>>>

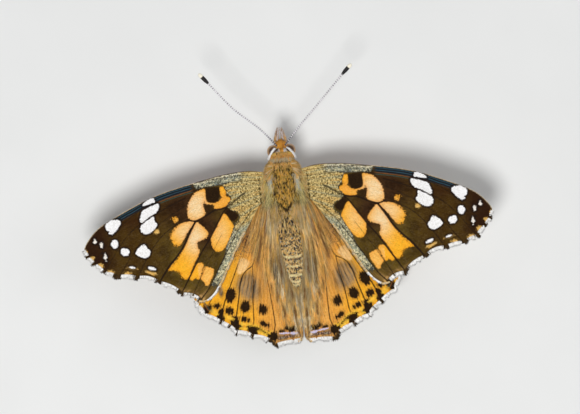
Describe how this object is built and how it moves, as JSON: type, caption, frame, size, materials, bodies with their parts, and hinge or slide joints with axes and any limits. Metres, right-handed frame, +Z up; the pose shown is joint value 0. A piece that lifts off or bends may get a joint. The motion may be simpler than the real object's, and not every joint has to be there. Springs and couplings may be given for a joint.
{
  "type": "painted lady butterfly model",
  "caption": "Life-size butterfly standing with its wings held open and its feelers raised.",
  "frame": {"origin": "middle of the bounding box on the floor that the feet stand on", "axes": "+X to the insect's right, across the wings; +Y towards its head; +Z up"},
  "size_m": [0.0634, 0.0434, 0.0109],
  "materials": {
    "wing_scales": "matt, powdery scales with a faint silky sheen",
    "body_hair": "soft, fine hair and scales",
    "eye": "smooth with a low gloss",
    "antenna_scales": "matt, dark rings on a pale shaft",
    "palp_scales": "matt, scaled and bristly",
    "leg_scales": "matt, finely scaled",
    "tongue": "satin horn"
  },
  "bodies": {
    "root": {"head": "body_hair", "thorax": "body_hair", "abdomen": "body_hair", "eye_left": "eye", "eye_right": "eye", "antenna_left": "antenna_scales", "antenna_right": "antenna_scales", "palp_left": "palp_scales", "palp_right": "palp_scales", "proboscis": "tongue", "foreleg_left": "leg_scales", "foreleg_right": "leg_scales", "midleg_left": "leg_scales", "midleg_right": "leg_scales", "hindleg_left": "leg_scales", "hindleg_right": "leg_scales", "forewing_left": "wing_scales", "forewing_right": "wing_scales", "hindwing_left": "wing_scales", "hindwing_right": "wing_scales"}
  },
  "joints": []
}
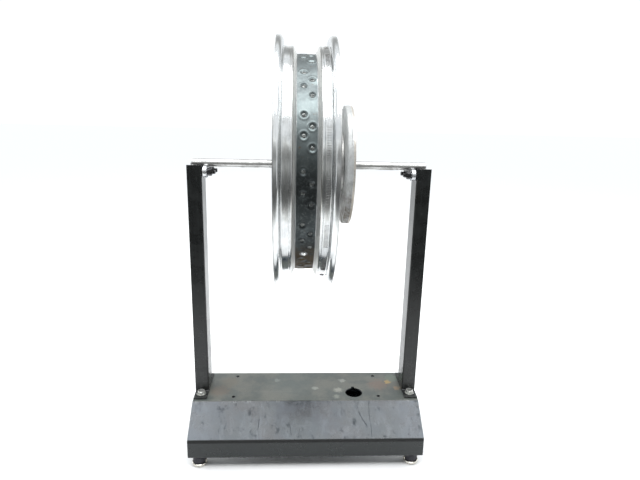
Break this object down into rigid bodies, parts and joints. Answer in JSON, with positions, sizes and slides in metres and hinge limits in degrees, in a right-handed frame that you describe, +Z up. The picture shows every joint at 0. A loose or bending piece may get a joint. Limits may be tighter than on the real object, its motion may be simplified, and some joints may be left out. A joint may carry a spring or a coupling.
{
  "type": "wheel truing stand",
  "caption": "Folded sheet-metal stand with two uprights whose ball-bearing rollers carry an arbor, and a bare spoked motorcycle rim with hub and brake drum clamped on it.",
  "frame": {"origin": "on the floor, under the middle of the stand", "axes": "+X along the arbor towards the brake drum's side, +Y towards the back, +Z up"},
  "size_m": [0.442, 0.4404, 0.7767],
  "materials": {
    "base_paint": "semi-gloss black paint, scuffed and dusty, greyed on the slopes",
    "upright_paint": "semi-gloss black paint",
    "zinc": "zinc plated, dulled",
    "black_oxide": "black oxide, oiled",
    "bearing_steel": "ground bearing steel",
    "nickel": "bright nickel",
    "foot_rubber": "dark moulded rubber",
    "arbor_steel": "polished shaft with worn, darker patches",
    "hub_aluminium": "cast, dull",
    "drum_iron": "cast grey with brown rust low down and a machined lip",
    "rim_chrome": "chromed steel, polished outside, dark and stained in the well",
    "spoke_steel": "zinc plated wire",
    "cone_steel": "turned steel"
  },
  "bodies": {
    "stand": {"base_plate": "base_paint", "upright_left": "upright_paint", "upright_right": "upright_paint", "tab_bolt_left_front": "zinc", "tab_washer_left_front": "zinc", "tab_nut_left_front": "zinc", "roller_bolt_left_front": "black_oxide", "roller_spacer_left_front": "zinc", "roller_inner_ring_left_front": "bearing_steel", "roller_nut_left_front": "black_oxide", "foot_jam_nut_left_front": "zinc", "tab_bolt_left_back": "zinc", "tab_washer_left_back": "zinc", "tab_nut_left_back": "zinc", "roller_bolt_left_back": "black_oxide", "roller_spacer_left_back": "zinc", "roller_inner_ring_left_back": "bearing_steel", "roller_nut_left_back": "black_oxide", "foot_jam_nut_left_back": "zinc", "tab_bolt_right_front": "zinc", "tab_washer_right_front": "zinc", "tab_nut_right_front": "zinc", "roller_bolt_right_front": "black_oxide", "roller_spacer_right_front": "zinc", "roller_inner_ring_right_front": "bearing_steel", "roller_nut_right_front": "black_oxide", "foot_jam_nut_right_front": "zinc", "tab_bolt_right_back": "zinc", "tab_washer_right_back": "zinc", "tab_nut_right_back": "zinc", "roller_bolt_right_back": "black_oxide", "roller_spacer_right_back": "zinc", "roller_inner_ring_right_back": "bearing_steel", "roller_nut_right_back": "black_oxide", "foot_jam_nut_right_back": "zinc"},
    "wheel": {"arbor": "arbor_steel", "hub_shell": "hub_aluminium", "brake_drum": "drum_iron", "rim": "rim_chrome", "spokes_left": "spoke_steel", "spokes_right": "spoke_steel"},
    "roller_left_front": {"roller_outer_ring_left_front": "bearing_steel"},
    "roller_left_back": {"roller_outer_ring_left_back": "bearing_steel"},
    "roller_right_front": {"roller_outer_ring_right_front": "bearing_steel"},
    "roller_right_back": {"roller_outer_ring_right_back": "bearing_steel"},
    "cone_set_left": {"cone_left": "cone_steel", "lock_collar_left": "black_oxide", "set_screw_left": "black_oxide"},
    "cone_set_right": {"cone_right": "cone_steel", "lock_collar_right": "black_oxide", "set_screw_right": "black_oxide"},
    "foot_left_front": {"foot_glide_left_front": "nickel", "foot_collar_left_front": "foot_rubber"},
    "foot_left_back": {"foot_glide_left_back": "nickel", "foot_collar_left_back": "foot_rubber"},
    "foot_right_front": {"foot_glide_right_front": "nickel", "foot_collar_right_front": "foot_rubber"},
    "foot_right_back": {"foot_glide_right_back": "nickel", "foot_collar_right_back": "foot_rubber"}
  },
  "joints": [
    {"name": "wheel_spin", "type": "hinge", "parent": "stand", "child": "wheel", "pos_m": [0, 0, 0.5565], "axis": [1, 0, 0], "continuous": true},
    {"name": "roller_spin_left_front", "type": "hinge", "parent": "stand", "child": "roller_left_front", "pos_m": [-0.1889, -0.0116, 0.5417], "axis": [1, 0, 0], "continuous": true},
    {"name": "roller_spin_left_back", "type": "hinge", "parent": "stand", "child": "roller_left_back", "pos_m": [-0.1889, 0.0116, 0.5417], "axis": [1, 0, 0], "continuous": true},
    {"name": "roller_spin_right_front", "type": "hinge", "parent": "stand", "child": "roller_right_front", "pos_m": [0.1889, -0.0116, 0.5417], "axis": [1, 0, 0], "continuous": true},
    {"name": "roller_spin_right_back", "type": "hinge", "parent": "stand", "child": "roller_right_back", "pos_m": [0.1889, 0.0116, 0.5417], "axis": [1, 0, 0], "continuous": true},
    {"name": "cone_slide_left", "type": "slide", "parent": "wheel", "child": "cone_set_left", "axis": [-1, 0, 0], "range_m": [0, 0.08]},
    {"name": "cone_slide_right", "type": "slide", "parent": "wheel", "child": "cone_set_right", "axis": [1, 0, 0], "range_m": [0, 0.08]},
    {"name": "foot_screw_left_front", "type": "slide", "parent": "stand", "child": "foot_left_front", "axis": [0, 0, -1], "range_m": [0, 0.012]},
    {"name": "foot_screw_left_back", "type": "slide", "parent": "stand", "child": "foot_left_back", "axis": [0, 0, -1], "range_m": [0, 0.012]},
    {"name": "foot_screw_right_front", "type": "slide", "parent": "stand", "child": "foot_right_front", "axis": [0, 0, -1], "range_m": [0, 0.012]},
    {"name": "foot_screw_right_back", "type": "slide", "parent": "stand", "child": "foot_right_back", "axis": [0, 0, -1], "range_m": [0, 0.012]}
  ],
  "couplings": [
    {"joint": "roller_spin_left_front", "follows": "wheel_spin", "ratio": -0.68182},
    {"joint": "roller_spin_left_back", "follows": "wheel_spin", "ratio": -0.68182},
    {"joint": "roller_spin_right_front", "follows": "wheel_spin", "ratio": -0.68182},
    {"joint": "roller_spin_right_back", "follows": "wheel_spin", "ratio": -0.68182}
  ]
}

<<<

> Your instructions
Write out every entry again exactly, please, with nothing missing.

> Answer in full
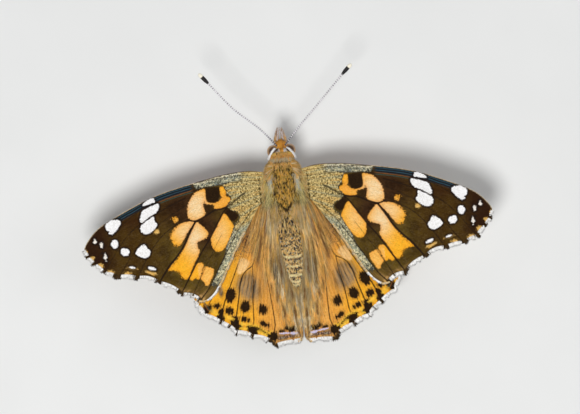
Describe how this object is built and how it moves, as JSON: type, caption, frame, size, materials, bodies with their parts, and hinge or slide joints with axes and any limits. Metres, right-handed frame, +Z up; the pose shown is joint value 0. A piece that lifts off or bends may get a joint. The motion may be simpler than the real object's, and not every joint has to be there. Springs and couplings may be given for a joint.
{
  "type": "painted lady butterfly model",
  "caption": "Life-size butterfly standing with its wings held open and its feelers raised.",
  "frame": {"origin": "middle of the bounding box on the floor that the feet stand on", "axes": "+X to the insect's right, across the wings; +Y towards its head; +Z up"},
  "size_m": [0.0634, 0.0434, 0.0109],
  "materials": {
    "wing_scales": "matt, powdery scales with a faint silky sheen",
    "body_hair": "soft, fine hair and scales",
    "eye": "smooth with a low gloss",
    "antenna_scales": "matt, dark rings on a pale shaft",
    "palp_scales": "matt, scaled and bristly",
    "leg_scales": "matt, finely scaled",
    "tongue": "satin horn"
  },
  "bodies": {
    "root": {"head": "body_hair", "thorax": "body_hair", "abdomen": "body_hair", "eye_left": "eye", "eye_right": "eye", "antenna_left": "antenna_scales", "antenna_right": "antenna_scales", "palp_left": "palp_scales", "palp_right": "palp_scales", "proboscis": "tongue", "foreleg_left": "leg_scales", "foreleg_right": "leg_scales", "midleg_left": "leg_scales", "midleg_right": "leg_scales", "hindleg_left": "leg_scales", "hindleg_right": "leg_scales", "forewing_left": "wing_scales", "forewing_right": "wing_scales", "hindwing_left": "wing_scales", "hindwing_right": "wing_scales"}
  },
  "joints": []
}
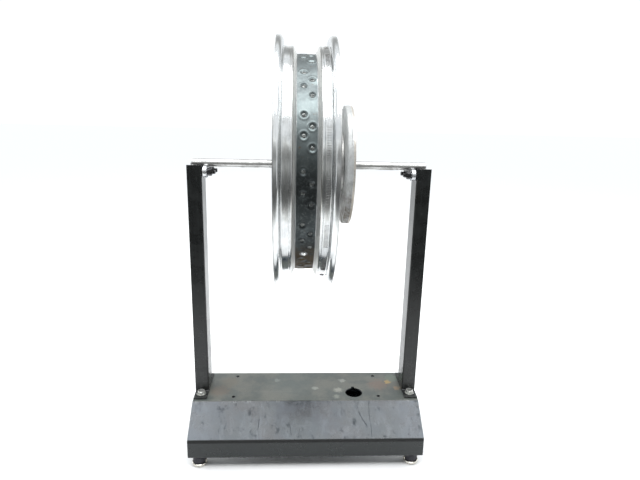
Break this object down into rigid bodies, parts and joints. Answer in JSON, with positions, sizes and slides in metres and hinge limits in degrees, in a right-handed frame that you describe, +Z up. The picture shows every joint at 0. A loose or bending piece may get a joint. Limits may be tighter than on the real object, its motion may be simplified, and some joints may be left out. A joint may carry a spring or a coupling.
{
  "type": "wheel truing stand",
  "caption": "Folded sheet-metal stand with two uprights whose ball-bearing rollers carry an arbor, and a bare spoked motorcycle rim with hub and brake drum clamped on it.",
  "frame": {"origin": "on the floor, under the middle of the stand", "axes": "+X along the arbor towards the brake drum's side, +Y towards the back, +Z up"},
  "size_m": [0.442, 0.4404, 0.7767],
  "materials": {
    "base_paint": "semi-gloss black paint, scuffed and dusty, greyed on the slopes",
    "upright_paint": "semi-gloss black paint",
    "zinc": "zinc plated, dulled",
    "black_oxide": "black oxide, oiled",
    "bearing_steel": "ground bearing steel",
    "nickel": "bright nickel",
    "foot_rubber": "dark moulded rubber",
    "arbor_steel": "polished shaft with worn, darker patches",
    "hub_aluminium": "cast, dull",
    "drum_iron": "cast grey with brown rust low down and a machined lip",
    "rim_chrome": "chromed steel, polished outside, dark and stained in the well",
    "spoke_steel": "zinc plated wire",
    "cone_steel": "turned steel"
  },
  "bodies": {
    "stand": {"base_plate": "base_paint", "upright_left": "upright_paint", "upright_right": "upright_paint", "tab_bolt_left_front": "zinc", "tab_washer_left_front": "zinc", "tab_nut_left_front": "zinc", "roller_bolt_left_front": "black_oxide", "roller_spacer_left_front": "zinc", "roller_inner_ring_left_front": "bearing_steel", "roller_nut_left_front": "black_oxide", "foot_jam_nut_left_front": "zinc", "tab_bolt_left_back": "zinc", "tab_washer_left_back": "zinc", "tab_nut_left_back": "zinc", "roller_bolt_left_back": "black_oxide", "roller_spacer_left_back": "zinc", "roller_inner_ring_left_back": "bearing_steel", "roller_nut_left_back": "black_oxide", "foot_jam_nut_left_back": "zinc", "tab_bolt_right_front": "zinc", "tab_washer_right_front": "zinc", "tab_nut_right_front": "zinc", "roller_bolt_right_front": "black_oxide", "roller_spacer_right_front": "zinc", "roller_inner_ring_right_front": "bearing_steel", "roller_nut_right_front": "black_oxide", "foot_jam_nut_right_front": "zinc", "tab_bolt_right_back": "zinc", "tab_washer_right_back": "zinc", "tab_nut_right_back": "zinc", "roller_bolt_right_back": "black_oxide", "roller_spacer_right_back": "zinc", "roller_inner_ring_right_back": "bearing_steel", "roller_nut_right_back": "black_oxide", "foot_jam_nut_right_back": "zinc"},
    "wheel": {"arbor": "arbor_steel", "hub_shell": "hub_aluminium", "brake_drum": "drum_iron", "rim": "rim_chrome", "spokes_left": "spoke_steel", "spokes_right": "spoke_steel"},
    "roller_left_front": {"roller_outer_ring_left_front": "bearing_steel"},
    "roller_left_back": {"roller_outer_ring_left_back": "bearing_steel"},
    "roller_right_front": {"roller_outer_ring_right_front": "bearing_steel"},
    "roller_right_back": {"roller_outer_ring_right_back": "bearing_steel"},
    "cone_set_left": {"cone_left": "cone_steel", "lock_collar_left": "black_oxide", "set_screw_left": "black_oxide"},
    "cone_set_right": {"cone_right": "cone_steel", "lock_collar_right": "black_oxide", "set_screw_right": "black_oxide"},
    "foot_left_front": {"foot_glide_left_front": "nickel", "foot_collar_left_front": "foot_rubber"},
    "foot_left_back": {"foot_glide_left_back": "nickel", "foot_collar_left_back": "foot_rubber"},
    "foot_right_front": {"foot_glide_right_front": "nickel", "foot_collar_right_front": "foot_rubber"},
    "foot_right_back": {"foot_glide_right_back": "nickel", "foot_collar_right_back": "foot_rubber"}
  },
  "joints": [
    {"name": "wheel_spin", "type": "hinge", "parent": "stand", "child": "wheel", "pos_m": [0, 0, 0.5565], "axis": [1, 0, 0], "continuous": true},
    {"name": "roller_spin_left_front", "type": "hinge", "parent": "stand", "child": "roller_left_front", "pos_m": [-0.1889, -0.0116, 0.5417], "axis": [1, 0, 0], "continuous": true},
    {"name": "roller_spin_left_back", "type": "hinge", "parent": "stand", "child": "roller_left_back", "pos_m": [-0.1889, 0.0116, 0.5417], "axis": [1, 0, 0], "continuous": true},
    {"name": "roller_spin_right_front", "type": "hinge", "parent": "stand", "child": "roller_right_front", "pos_m": [0.1889, -0.0116, 0.5417], "axis": [1, 0, 0], "continuous": true},
    {"name": "roller_spin_right_back", "type": "hinge", "parent": "stand", "child": "roller_right_back", "pos_m": [0.1889, 0.0116, 0.5417], "axis": [1, 0, 0], "continuous": true},
    {"name": "cone_slide_left", "type": "slide", "parent": "wheel", "child": "cone_set_left", "axis": [-1, 0, 0], "range_m": [0, 0.08]},
    {"name": "cone_slide_right", "type": "slide", "parent": "wheel", "child": "cone_set_right", "axis": [1, 0, 0], "range_m": [0, 0.08]},
    {"name": "foot_screw_left_front", "type": "slide", "parent": "stand", "child": "foot_left_front", "axis": [0, 0, -1], "range_m": [0, 0.012]},
    {"name": "foot_screw_left_back", "type": "slide", "parent": "stand", "child": "foot_left_back", "axis": [0, 0, -1], "range_m": [0, 0.012]},
    {"name": "foot_screw_right_front", "type": "slide", "parent": "stand", "child": "foot_right_front", "axis": [0, 0, -1], "range_m": [0, 0.012]},
    {"name": "foot_screw_right_back", "type": "slide", "parent": "stand", "child": "foot_right_back", "axis": [0, 0, -1], "range_m": [0, 0.012]}
  ],
  "couplings": [
    {"joint": "roller_spin_left_front", "follows": "wheel_spin", "ratio": -0.68182},
    {"joint": "roller_spin_left_back", "follows": "wheel_spin", "ratio": -0.68182},
    {"joint": "roller_spin_right_front", "follows": "wheel_spin", "ratio": -0.68182},
    {"joint": "roller_spin_right_back", "follows": "wheel_spin", "ratio": -0.68182}
  ]
}